__RECORDS PROVIDED__:

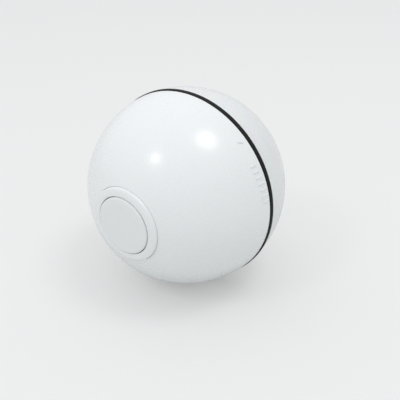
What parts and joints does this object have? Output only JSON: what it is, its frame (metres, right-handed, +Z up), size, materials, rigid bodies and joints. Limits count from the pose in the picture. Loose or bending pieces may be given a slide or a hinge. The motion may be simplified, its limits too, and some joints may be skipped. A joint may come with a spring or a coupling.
{
  "type": "self-rolling pet ball",
  "caption": "Self-rolling light-up pet ball: two half shells joined by a soft seam band, with a press button at one pole and a weighted motor core hanging inside.",
  "frame": {"origin": "centre of the ball, which is the centre of its box to within 0.2 mm", "axes": "-Y through the button, +Y through the top of the clear dome, +Z up, with the ball resting on its seam band"},
  "size_m": [0.0644, 0.0637, 0.0644],
  "materials": {
    "shell_white": "gloss",
    "bezel_white": "gloss",
    "button_white": "satin",
    "dome_milky": "gloss",
    "band_black": "matte",
    "boot_rubber": "matte",
    "gear_plastic": "satin",
    "frame_plastic": "matte",
    "cap_plastic": "satin",
    "brass": "satin",
    "steel": "satin",
    "screw_steel": "satin",
    "motor_steel": "satin",
    "battery_wrap": "satin",
    "board_green": "satin",
    "lamp_clear": "gloss"
  },
  "bodies": {
    "front_half": {"front_shell": "shell_white", "button_bezel": "bezel_white", "ring_gear": "gear_plastic", "hub_clip": "steel"},
    "button": {"power_button": "button_white", "push_rod": "gear_plastic", "return_boot": "boot_rubber"},
    "lock_band": {"seam_band": "band_black"},
    "clear_half": {"rear_dome": "dome_milky"},
    "core": {"core_frame": "frame_plastic", "gear_cover": "frame_plastic", "spin_bush": "brass", "motor_can": "motor_steel", "motor_cap": "cap_plastic", "motor_tabs": "brass", "battery": "battery_wrap", "counterweight": "steel", "weight_screws": "screw_steel", "cover_screws": "screw_steel", "circuit_board": "board_green", "board_screws": "screw_steel", "charging_socket": "steel", "lamps": "lamp_clear", "control_chip": "cap_plastic", "switch_board": "board_green", "press_switch": "cap_plastic", "gear_pins": "steel"},
    "motor_rotor": {"motor_shaft": "steel", "motor_pinion": "brass"},
    "idler": {"idler_gear": "gear_plastic"},
    "final": {"final_gear": "gear_plastic"},
    "plunger": {"switch_plunger": "button_white"}
  },
  "joints": [
    {"name": "core_spin", "type": "hinge", "parent": "front_half", "child": "core", "pos_m": [0, 0, 0], "axis": [0, 1, 0], "continuous": true},
    {"name": "final_spin", "type": "hinge", "parent": "core", "child": "final", "pos_m": [0.01079, 0, 0.00812], "axis": [0, 1, 0], "continuous": true},
    {"name": "idler_spin", "type": "hinge", "parent": "core", "child": "idler", "pos_m": [0.01341, 0, -0.00153], "axis": [0, 1, 0], "continuous": true},
    {"name": "motor_spin", "type": "hinge", "parent": "core", "child": "motor_rotor", "pos_m": [0.00868, 0, -0.01034], "axis": [0, 1, 0], "continuous": true},
    {"name": "button_press", "type": "slide", "parent": "front_half", "child": "button", "axis": [0, 1, 0], "range_m": [0, 0.0005], "stiffness_N_per_m": 1200, "springref_m": -0.0008},
    {"name": "plunger_press", "type": "slide", "parent": "core", "child": "plunger", "axis": [0, 1, 0], "range_m": [0, 0.0005]},
    {"name": "dome_twist", "type": "hinge", "parent": "front_half", "child": "lock_band", "pos_m": [0, 0, 0], "axis": [0, 1, 0], "range_deg": [-25, 0]},
    {"name": "dome_pull", "type": "slide", "parent": "lock_band", "child": "clear_half", "axis": [0, 1, 0], "range_m": [0, 0.045]}
  ],
  "couplings": [
    {"joint": "final_spin", "follows": "core_spin", "ratio": -6.4},
    {"joint": "idler_spin", "follows": "core_spin", "ratio": 19.2},
    {"joint": "motor_spin", "follows": "core_spin", "ratio": -57.6},
    {"joint": "plunger_press", "follows": "button_press", "ratio": 1}
  ]
}
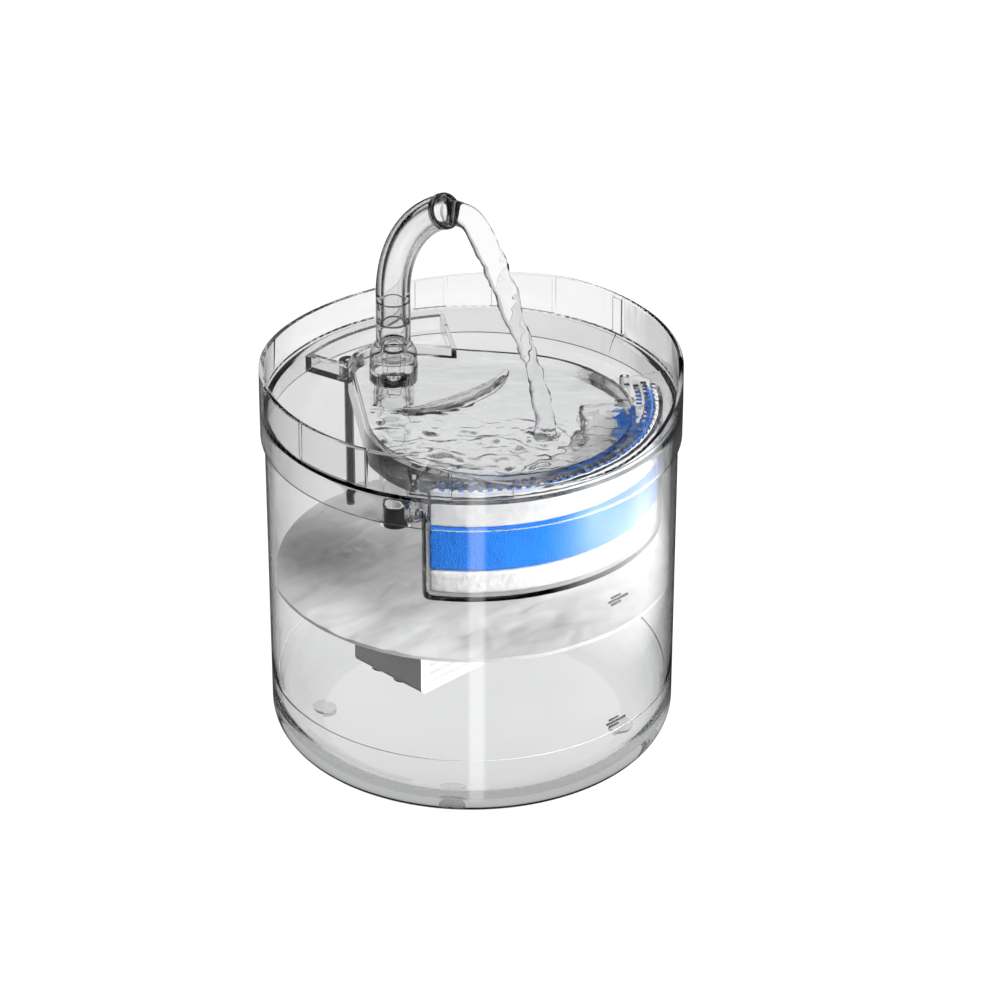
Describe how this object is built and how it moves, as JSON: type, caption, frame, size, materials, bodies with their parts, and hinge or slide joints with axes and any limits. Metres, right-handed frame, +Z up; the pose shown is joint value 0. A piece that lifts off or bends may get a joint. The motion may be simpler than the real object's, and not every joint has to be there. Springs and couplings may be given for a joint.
{
  "type": "pet water fountain",
  "caption": "Clear round pet water fountain: tank, drinking tray with swivelling gooseneck faucet, hanging filter box and submersible pump.",
  "frame": {"origin": "on the tank's axis, on the surface that the feet stand on", "axes": "+Z up along the tank's axis, the drinking side and the filter box face -Y, the faucet stands towards +Y, +X is to the right seen from the drinking side"},
  "size_m": [0.171, 0.171, 0.2375],
  "materials": {
    "clear_plastic": "clear moulded plastic, polished",
    "clear_silicone": "translucent silicone",
    "smoke_plastic": "smoke-grey clear plastic",
    "black_rubber": "soft black rubber",
    "white_cotton": "fluffy white filter cotton",
    "blue_foam": "open-cell blue filter foam",
    "grey_foam": "open-cell dark grey foam",
    "white_plastic": "satin white moulded plastic",
    "steel_laminations": "stacked steel laminations",
    "copper_winding": "enamelled copper wire",
    "shaft_ceramic": "ground ceramic",
    "magnet_ferrite": "dark ferrite"
  },
  "bodies": {
    "tank": {"tank": "clear_plastic", "foot_pads": "clear_silicone", "pump_housing": "white_plastic", "pump_back_plate": "white_plastic", "lead_gland": "clear_silicone", "stator_core": "steel_laminations", "stator_coil": "copper_winding", "suction_cups": "clear_silicone", "outlet_nozzle": "white_plastic", "outlet_sleeve": "black_rubber", "volute_cover": "white_plastic", "rotor_shaft": "shaft_ceramic", "shaft_bushes": "black_rubber"},
    "tray": {"tray": "clear_plastic", "tray_rim": "clear_plastic", "riser_spigot": "clear_plastic", "spigot_ring": "black_rubber", "riser_tube": "clear_plastic", "lead_guide": "clear_plastic", "lead_grommet": "clear_silicone"},
    "faucet": {"faucet_stem": "clear_plastic", "faucet_neck": "clear_plastic", "spout_ring": "smoke_plastic"},
    "filter": {"filter_box": "clear_plastic", "lower_cotton": "white_cotton", "blue_sponge": "blue_foam", "media_pack": "white_cotton", "upper_cotton": "white_cotton"},
    "rotor": {"rotor_magnet": "magnet_ferrite", "impeller": "white_plastic"},
    "intake": {"intake_cover": "white_plastic", "intake_sponge": "grey_foam"}
  },
  "joints": [
    {"name": "tray_lift", "type": "slide", "parent": "tank", "child": "tray", "axis": [0, 0, 1], "range_m": [0, 0.12]},
    {"name": "faucet_swivel", "type": "hinge", "parent": "tray", "child": "faucet", "pos_m": [0, 0.045, 0.16], "axis": [0, 0, 1], "continuous": true},
    {"name": "filter_release", "type": "slide", "parent": "tray", "child": "filter", "axis": [0, 0, -1], "range_m": [0, 0.05]},
    {"name": "rotor_spin", "type": "hinge", "parent": "tank", "child": "rotor", "pos_m": [0.011, 0.045, 0.0231], "axis": [0, 1, 0], "continuous": true},
    {"name": "intake_release", "type": "slide", "parent": "tank", "child": "intake", "axis": [0, -1, 0], "range_m": [0, 0.015]}
  ]
}
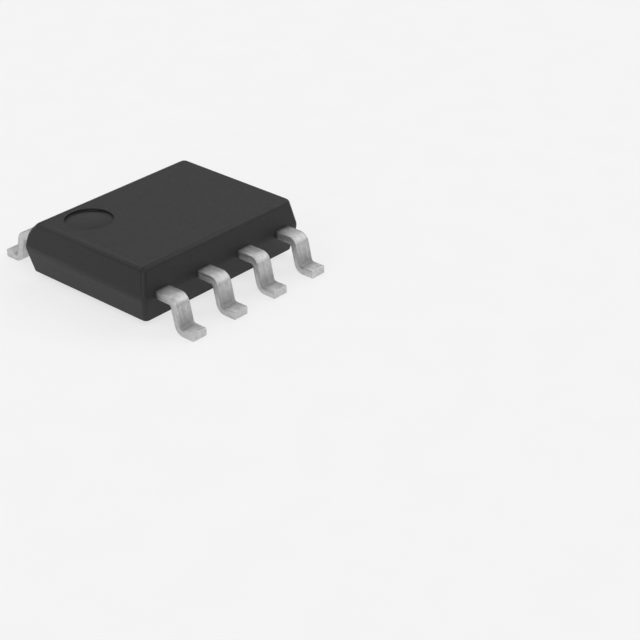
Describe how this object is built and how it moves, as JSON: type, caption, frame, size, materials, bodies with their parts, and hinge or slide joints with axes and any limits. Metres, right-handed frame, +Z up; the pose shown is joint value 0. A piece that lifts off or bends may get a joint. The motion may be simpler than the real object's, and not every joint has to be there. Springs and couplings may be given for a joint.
{
  "type": "surface-mount reset controller chip",
  "caption": "Small-outline surface-mount supervisor chip: bevelled black moulded body with gull-wing leads in two rows, for soldering flat on a board.",
  "frame": {"origin": "on the seating plane, which the soles of all feet touch, under the middle of the body and of both rows of leads", "axes": "+X along the body and the rows of leads, away from the end with the index mark; +Y across the body to the bevelled side; +Z up, away from the board"},
  "size_m": [0.005, 0.0062, 0.0014],
  "materials": {
    "mould_compound": "spark-eroded matte black epoxy",
    "tinned_lead": "matte tin plating on copper alloy",
    "lead_frame": "rolled copper alloy",
    "adhesive": "silver-filled epoxy",
    "silicon": "polished silicon",
    "gold_wire": "drawn gold"
  },
  "bodies": {
    "root": {"mould_body": "mould_compound", "lead_1": "tinned_lead", "lead_2": "tinned_lead", "lead_3": "tinned_lead", "lead_4": "tinned_lead", "lead_5": "tinned_lead", "lead_6": "tinned_lead", "lead_7": "tinned_lead", "lead_8": "tinned_lead", "die_pad": "lead_frame", "die_attach": "adhesive", "die": "silicon", "bond_wire_1": "gold_wire", "bond_wire_2": "gold_wire", "bond_wire_3": "gold_wire", "bond_wire_4": "gold_wire", "bond_wire_5": "gold_wire", "bond_wire_6": "gold_wire", "bond_wire_7": "gold_wire", "bond_wire_8": "gold_wire"}
  },
  "joints": []
}
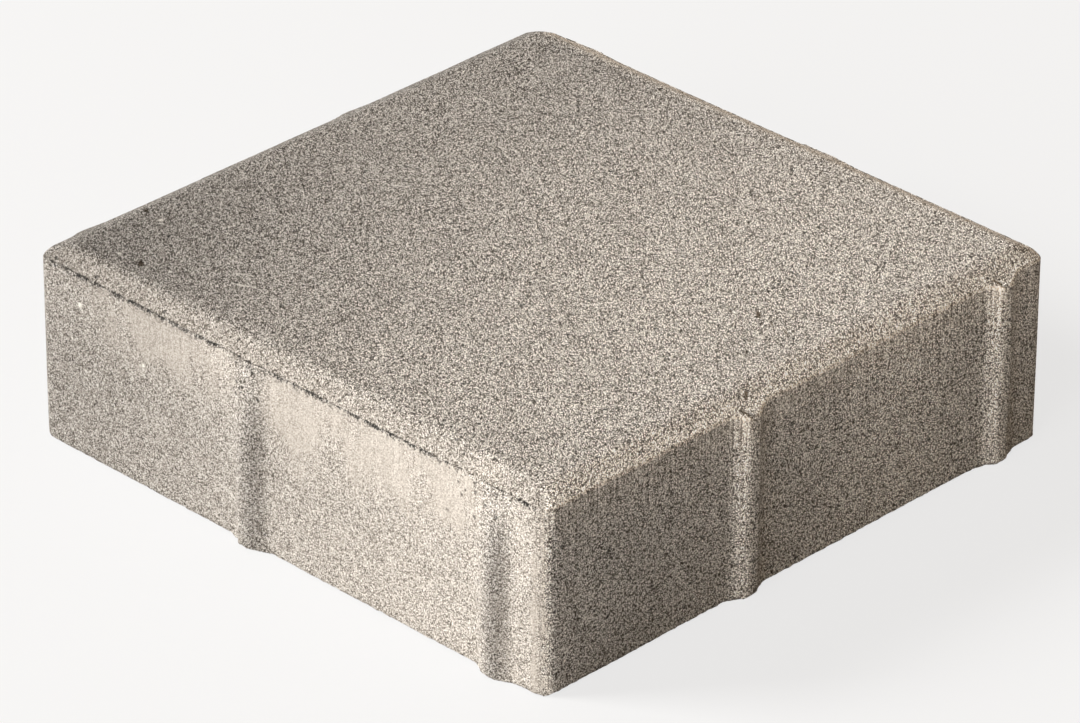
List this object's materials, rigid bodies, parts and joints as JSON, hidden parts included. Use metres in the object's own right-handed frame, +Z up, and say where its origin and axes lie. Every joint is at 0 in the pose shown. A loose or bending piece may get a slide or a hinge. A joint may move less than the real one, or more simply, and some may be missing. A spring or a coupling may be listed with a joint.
{
  "type": "paving stone",
  "caption": "Square concrete paving stone with a chamfered wearing face and upright spacer nibs on its sides, laid flat to make paths and yards.",
  "frame": {"origin": "centre of the underside", "axes": "+Z up through the thickness to the wearing face, X and Y along the sides"},
  "size_m": [0.2, 0.2, 0.06],
  "materials": {
    "concrete": "rough cast concrete, fine open grain"
  },
  "bodies": {
    "root": {"paving_stone": "concrete"}
  },
  "joints": []
}
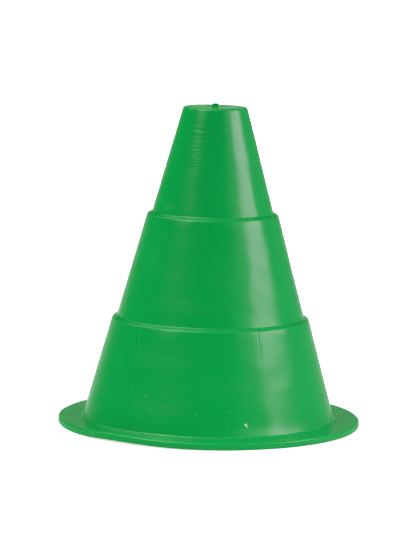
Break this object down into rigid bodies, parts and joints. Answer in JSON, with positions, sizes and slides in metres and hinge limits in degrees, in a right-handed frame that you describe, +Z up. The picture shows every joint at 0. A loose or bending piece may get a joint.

__PROBLEM REQUIREMENTS__: Reproduce exactly the lines from the one containing "List this object's" through the last line of the records above, including both, and nothing else.

__SOLVED EXERCISE__:
List this object's materials, rigid bodies, parts and joints as JSON, hidden parts included. Use metres in the object's own right-handed frame, +Z up, and say where its origin and axes lie. Every joint is at 0 in the pose shown. A loose or bending piece may get a slide or a hinge. A joint may move less than the real one, or more simply, and some may be missing. A spring or a coupling may be listed with a joint.
{
  "type": "paving stone",
  "caption": "Square concrete paving stone with a chamfered wearing face and upright spacer nibs on its sides, laid flat to make paths and yards.",
  "frame": {"origin": "centre of the underside", "axes": "+Z up through the thickness to the wearing face, X and Y along the sides"},
  "size_m": [0.2, 0.2, 0.06],
  "materials": {
    "concrete": "rough cast concrete, fine open grain"
  },
  "bodies": {
    "root": {"paving_stone": "concrete"}
  },
  "joints": []
}
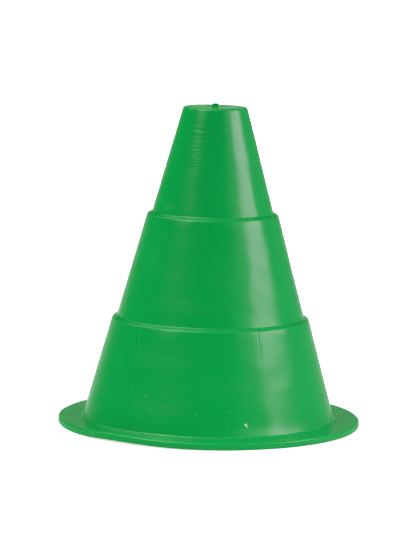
Break this object down into rigid bodies, parts and joints. Answer in JSON, with positions, sizes and slides in metres and hinge limits in degrees, in a right-handed frame that you describe, +Z up. The picture shows every joint at 0. A loose or bending piece may get a joint.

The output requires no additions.